Available data:
_ _ _ _

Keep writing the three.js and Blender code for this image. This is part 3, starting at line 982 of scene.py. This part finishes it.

_ _ _ _

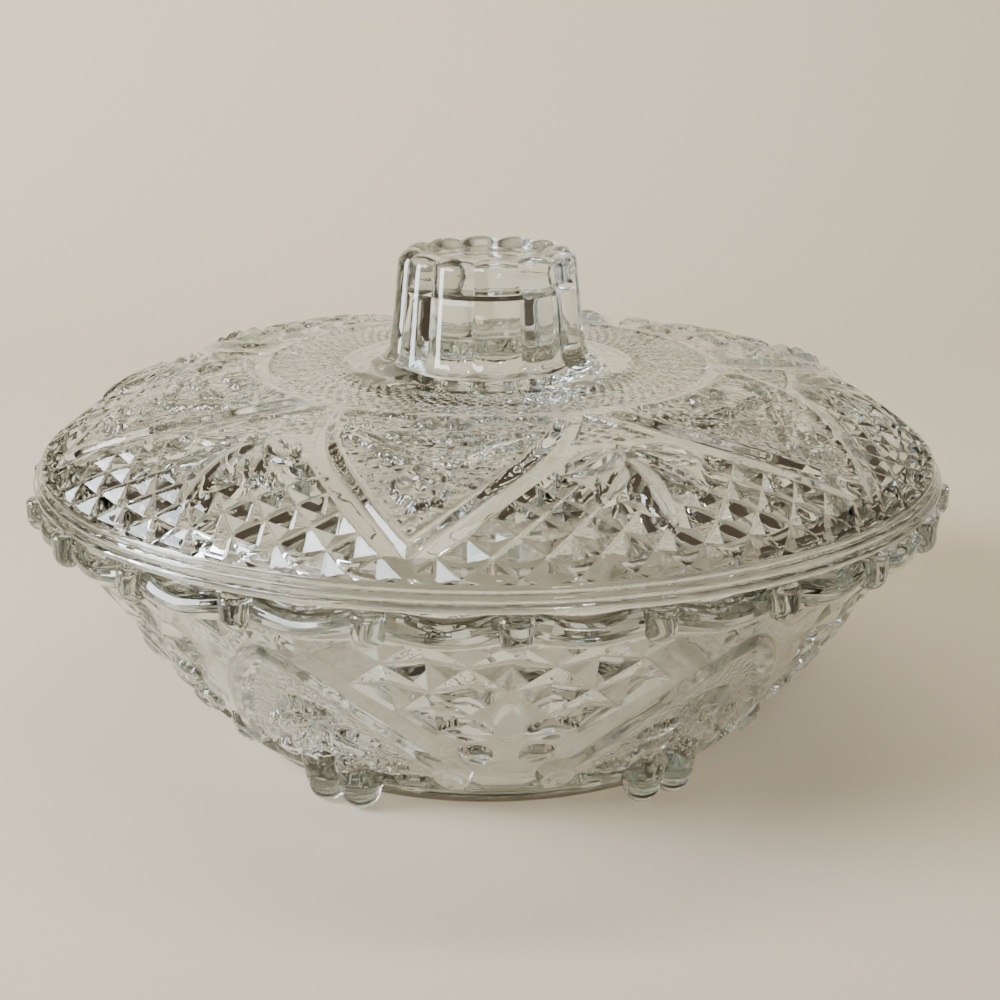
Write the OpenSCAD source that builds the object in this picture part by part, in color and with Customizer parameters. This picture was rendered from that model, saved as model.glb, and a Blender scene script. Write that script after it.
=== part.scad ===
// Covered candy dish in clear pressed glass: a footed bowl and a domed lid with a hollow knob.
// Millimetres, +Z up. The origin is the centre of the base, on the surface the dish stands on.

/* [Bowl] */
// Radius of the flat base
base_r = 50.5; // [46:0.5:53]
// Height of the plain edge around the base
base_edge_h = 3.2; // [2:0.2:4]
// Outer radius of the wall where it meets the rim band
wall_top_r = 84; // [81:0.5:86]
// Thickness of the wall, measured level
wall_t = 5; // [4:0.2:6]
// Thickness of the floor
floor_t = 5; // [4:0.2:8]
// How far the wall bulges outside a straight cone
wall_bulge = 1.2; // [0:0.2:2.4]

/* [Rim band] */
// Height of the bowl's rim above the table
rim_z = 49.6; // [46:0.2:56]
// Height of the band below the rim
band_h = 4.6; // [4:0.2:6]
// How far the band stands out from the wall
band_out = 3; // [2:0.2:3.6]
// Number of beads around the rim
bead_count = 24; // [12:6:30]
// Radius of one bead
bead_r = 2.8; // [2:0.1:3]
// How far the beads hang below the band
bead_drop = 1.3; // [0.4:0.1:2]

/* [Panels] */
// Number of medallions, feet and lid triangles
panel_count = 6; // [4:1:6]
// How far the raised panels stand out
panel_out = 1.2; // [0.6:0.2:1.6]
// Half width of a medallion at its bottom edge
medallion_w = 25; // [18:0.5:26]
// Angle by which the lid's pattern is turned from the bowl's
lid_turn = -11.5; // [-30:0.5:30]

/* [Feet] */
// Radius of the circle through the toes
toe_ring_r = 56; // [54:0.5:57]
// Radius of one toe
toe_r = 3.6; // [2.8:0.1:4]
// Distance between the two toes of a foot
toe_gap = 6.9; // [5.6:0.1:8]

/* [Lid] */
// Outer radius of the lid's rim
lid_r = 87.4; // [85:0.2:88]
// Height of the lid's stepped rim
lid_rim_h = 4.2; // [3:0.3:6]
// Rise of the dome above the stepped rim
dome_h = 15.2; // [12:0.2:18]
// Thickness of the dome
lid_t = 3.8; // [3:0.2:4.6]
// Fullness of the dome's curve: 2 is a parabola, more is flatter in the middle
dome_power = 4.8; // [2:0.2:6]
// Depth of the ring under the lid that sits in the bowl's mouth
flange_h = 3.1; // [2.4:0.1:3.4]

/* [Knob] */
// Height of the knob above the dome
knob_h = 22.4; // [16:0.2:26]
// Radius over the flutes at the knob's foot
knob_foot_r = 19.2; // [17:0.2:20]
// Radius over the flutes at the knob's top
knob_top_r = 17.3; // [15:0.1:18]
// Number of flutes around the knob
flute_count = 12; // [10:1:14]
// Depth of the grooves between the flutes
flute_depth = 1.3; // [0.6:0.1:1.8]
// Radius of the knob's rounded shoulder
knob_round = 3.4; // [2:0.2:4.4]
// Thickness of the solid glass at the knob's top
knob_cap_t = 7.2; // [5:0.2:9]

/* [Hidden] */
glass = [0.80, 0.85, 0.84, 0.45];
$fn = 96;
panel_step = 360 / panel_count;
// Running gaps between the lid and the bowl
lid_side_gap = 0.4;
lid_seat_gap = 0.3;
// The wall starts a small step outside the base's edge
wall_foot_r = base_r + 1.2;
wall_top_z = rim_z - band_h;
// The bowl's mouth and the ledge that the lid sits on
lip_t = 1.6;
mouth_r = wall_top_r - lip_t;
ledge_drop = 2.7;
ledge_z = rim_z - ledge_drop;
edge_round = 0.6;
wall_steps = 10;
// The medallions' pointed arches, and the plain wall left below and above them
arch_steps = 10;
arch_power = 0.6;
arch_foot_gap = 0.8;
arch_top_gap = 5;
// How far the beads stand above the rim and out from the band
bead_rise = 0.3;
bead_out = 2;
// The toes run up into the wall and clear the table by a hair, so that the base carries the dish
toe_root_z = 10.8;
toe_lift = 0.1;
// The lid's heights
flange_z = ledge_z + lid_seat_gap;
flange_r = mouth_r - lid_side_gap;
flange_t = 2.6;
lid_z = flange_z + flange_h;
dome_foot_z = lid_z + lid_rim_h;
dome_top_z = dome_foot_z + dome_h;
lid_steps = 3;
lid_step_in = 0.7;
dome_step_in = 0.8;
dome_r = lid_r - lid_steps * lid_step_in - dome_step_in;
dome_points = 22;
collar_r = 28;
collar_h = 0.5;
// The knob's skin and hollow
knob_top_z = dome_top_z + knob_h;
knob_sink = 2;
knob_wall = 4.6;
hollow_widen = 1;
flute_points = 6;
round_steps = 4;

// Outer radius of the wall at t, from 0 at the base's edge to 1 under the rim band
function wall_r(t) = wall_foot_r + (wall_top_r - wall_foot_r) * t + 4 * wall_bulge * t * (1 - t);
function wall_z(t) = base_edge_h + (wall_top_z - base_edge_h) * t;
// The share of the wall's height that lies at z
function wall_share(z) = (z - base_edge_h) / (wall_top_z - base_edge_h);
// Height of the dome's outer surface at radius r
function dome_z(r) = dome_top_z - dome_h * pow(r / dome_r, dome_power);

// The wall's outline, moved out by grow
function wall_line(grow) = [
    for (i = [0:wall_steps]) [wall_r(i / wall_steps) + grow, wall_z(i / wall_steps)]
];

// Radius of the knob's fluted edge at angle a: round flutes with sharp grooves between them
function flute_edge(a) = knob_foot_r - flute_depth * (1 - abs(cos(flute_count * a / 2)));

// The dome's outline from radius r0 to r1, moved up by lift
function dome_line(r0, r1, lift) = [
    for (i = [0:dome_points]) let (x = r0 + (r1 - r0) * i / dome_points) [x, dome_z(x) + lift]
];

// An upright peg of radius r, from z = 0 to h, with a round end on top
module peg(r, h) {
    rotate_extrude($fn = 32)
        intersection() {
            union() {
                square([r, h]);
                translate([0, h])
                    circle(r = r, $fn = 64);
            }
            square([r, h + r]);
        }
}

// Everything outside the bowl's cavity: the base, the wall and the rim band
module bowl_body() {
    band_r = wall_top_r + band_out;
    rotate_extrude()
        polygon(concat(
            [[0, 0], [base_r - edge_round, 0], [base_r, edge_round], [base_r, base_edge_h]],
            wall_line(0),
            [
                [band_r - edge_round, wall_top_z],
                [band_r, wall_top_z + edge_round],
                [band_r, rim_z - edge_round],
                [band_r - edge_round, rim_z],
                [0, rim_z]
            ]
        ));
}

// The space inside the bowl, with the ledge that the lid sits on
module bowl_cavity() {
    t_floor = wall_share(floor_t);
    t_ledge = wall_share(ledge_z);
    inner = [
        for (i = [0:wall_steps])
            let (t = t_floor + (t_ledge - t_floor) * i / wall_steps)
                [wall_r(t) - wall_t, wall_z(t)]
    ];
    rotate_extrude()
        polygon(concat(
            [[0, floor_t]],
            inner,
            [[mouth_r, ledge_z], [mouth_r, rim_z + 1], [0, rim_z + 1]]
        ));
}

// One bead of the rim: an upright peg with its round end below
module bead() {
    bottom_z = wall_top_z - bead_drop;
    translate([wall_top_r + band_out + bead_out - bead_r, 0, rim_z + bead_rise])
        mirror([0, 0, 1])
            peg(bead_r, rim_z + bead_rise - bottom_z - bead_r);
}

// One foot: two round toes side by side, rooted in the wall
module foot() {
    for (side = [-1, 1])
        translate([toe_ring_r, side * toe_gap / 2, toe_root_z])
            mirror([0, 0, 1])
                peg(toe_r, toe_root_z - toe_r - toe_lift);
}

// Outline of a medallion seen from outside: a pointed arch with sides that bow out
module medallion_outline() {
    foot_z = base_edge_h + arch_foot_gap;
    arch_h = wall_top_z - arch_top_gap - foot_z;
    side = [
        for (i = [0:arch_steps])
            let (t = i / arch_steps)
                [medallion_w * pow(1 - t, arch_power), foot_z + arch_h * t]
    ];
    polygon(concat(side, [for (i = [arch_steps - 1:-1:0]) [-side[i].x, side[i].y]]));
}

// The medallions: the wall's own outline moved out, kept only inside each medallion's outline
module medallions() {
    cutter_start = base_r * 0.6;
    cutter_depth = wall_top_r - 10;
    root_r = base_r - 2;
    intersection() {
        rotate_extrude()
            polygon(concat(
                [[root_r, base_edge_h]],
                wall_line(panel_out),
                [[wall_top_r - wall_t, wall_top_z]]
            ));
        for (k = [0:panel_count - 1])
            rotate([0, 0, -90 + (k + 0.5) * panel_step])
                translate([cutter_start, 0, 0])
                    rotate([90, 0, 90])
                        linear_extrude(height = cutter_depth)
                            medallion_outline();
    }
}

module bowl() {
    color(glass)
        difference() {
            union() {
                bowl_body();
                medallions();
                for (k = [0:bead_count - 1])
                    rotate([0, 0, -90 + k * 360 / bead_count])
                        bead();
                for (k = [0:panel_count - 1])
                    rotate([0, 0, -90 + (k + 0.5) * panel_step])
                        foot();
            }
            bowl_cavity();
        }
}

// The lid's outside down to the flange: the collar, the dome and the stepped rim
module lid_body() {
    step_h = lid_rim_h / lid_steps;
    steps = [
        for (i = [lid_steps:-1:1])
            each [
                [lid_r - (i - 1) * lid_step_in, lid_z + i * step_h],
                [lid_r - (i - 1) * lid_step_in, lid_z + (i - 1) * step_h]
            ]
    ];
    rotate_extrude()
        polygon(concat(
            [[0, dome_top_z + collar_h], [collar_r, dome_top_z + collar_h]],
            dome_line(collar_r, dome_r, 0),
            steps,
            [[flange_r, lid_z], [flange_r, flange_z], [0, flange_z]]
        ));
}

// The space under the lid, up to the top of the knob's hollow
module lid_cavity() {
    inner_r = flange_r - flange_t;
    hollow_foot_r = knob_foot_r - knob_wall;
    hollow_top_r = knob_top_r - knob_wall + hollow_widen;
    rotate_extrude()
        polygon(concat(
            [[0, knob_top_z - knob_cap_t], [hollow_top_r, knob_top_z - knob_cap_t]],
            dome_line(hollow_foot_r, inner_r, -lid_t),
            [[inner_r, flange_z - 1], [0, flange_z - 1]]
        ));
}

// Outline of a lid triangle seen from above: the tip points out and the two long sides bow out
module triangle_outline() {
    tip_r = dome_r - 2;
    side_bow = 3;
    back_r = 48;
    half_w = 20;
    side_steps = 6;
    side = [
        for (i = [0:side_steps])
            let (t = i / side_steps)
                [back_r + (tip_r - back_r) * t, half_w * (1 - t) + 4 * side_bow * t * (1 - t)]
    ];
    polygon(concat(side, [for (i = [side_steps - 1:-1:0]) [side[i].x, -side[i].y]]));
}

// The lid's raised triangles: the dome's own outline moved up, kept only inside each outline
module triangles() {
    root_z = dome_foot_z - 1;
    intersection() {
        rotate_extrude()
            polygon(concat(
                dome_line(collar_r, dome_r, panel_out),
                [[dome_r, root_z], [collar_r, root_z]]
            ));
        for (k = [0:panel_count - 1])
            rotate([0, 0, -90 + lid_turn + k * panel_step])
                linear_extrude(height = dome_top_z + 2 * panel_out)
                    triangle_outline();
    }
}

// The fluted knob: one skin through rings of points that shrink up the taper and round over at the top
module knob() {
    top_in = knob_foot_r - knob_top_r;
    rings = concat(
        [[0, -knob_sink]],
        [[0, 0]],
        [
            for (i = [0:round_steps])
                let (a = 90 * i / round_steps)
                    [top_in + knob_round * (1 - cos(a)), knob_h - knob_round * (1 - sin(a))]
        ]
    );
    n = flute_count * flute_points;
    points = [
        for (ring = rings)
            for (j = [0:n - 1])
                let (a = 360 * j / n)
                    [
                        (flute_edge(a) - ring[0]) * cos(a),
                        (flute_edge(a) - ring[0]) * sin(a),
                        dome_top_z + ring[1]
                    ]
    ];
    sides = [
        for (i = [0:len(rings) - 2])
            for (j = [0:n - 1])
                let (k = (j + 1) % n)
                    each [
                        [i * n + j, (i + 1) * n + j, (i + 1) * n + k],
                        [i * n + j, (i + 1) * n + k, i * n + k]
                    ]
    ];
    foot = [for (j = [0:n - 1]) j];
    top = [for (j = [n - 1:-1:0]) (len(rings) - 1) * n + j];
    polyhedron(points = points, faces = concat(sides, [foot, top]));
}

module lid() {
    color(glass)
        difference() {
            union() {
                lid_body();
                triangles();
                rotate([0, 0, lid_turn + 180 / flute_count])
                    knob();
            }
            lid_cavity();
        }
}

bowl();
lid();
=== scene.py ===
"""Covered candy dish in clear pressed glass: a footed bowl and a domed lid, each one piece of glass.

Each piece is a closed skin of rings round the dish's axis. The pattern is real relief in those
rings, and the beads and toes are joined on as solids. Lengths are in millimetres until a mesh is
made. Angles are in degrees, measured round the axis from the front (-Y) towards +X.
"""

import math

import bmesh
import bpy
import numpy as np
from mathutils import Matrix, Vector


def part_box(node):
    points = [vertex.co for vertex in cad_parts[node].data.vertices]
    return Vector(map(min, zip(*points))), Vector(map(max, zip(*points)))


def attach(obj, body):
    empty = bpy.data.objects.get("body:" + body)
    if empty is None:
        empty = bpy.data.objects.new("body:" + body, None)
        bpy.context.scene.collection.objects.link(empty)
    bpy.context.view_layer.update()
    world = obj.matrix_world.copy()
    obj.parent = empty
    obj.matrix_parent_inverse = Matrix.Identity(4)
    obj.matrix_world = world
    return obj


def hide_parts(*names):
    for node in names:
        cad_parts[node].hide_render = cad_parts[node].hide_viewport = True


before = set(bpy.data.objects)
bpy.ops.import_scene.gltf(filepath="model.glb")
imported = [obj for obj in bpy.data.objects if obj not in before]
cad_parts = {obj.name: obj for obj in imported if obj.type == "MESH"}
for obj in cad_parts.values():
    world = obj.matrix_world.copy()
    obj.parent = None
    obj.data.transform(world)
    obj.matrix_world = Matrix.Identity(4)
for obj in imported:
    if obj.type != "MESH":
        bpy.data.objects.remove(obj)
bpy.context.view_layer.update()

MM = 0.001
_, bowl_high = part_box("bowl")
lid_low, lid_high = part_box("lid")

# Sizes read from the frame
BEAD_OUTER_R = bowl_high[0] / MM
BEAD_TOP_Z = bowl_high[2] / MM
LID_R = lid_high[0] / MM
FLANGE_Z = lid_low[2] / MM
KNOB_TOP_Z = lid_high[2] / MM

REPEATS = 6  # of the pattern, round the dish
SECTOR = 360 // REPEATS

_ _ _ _

Task prompt: Copy each line above that contains the string "imported".

Expected answer:
imported = [obj for obj in bpy.data.objects if obj not in before]
cad_parts = {obj.name: obj for obj in imported if obj.type == "MESH"}
for obj in imported:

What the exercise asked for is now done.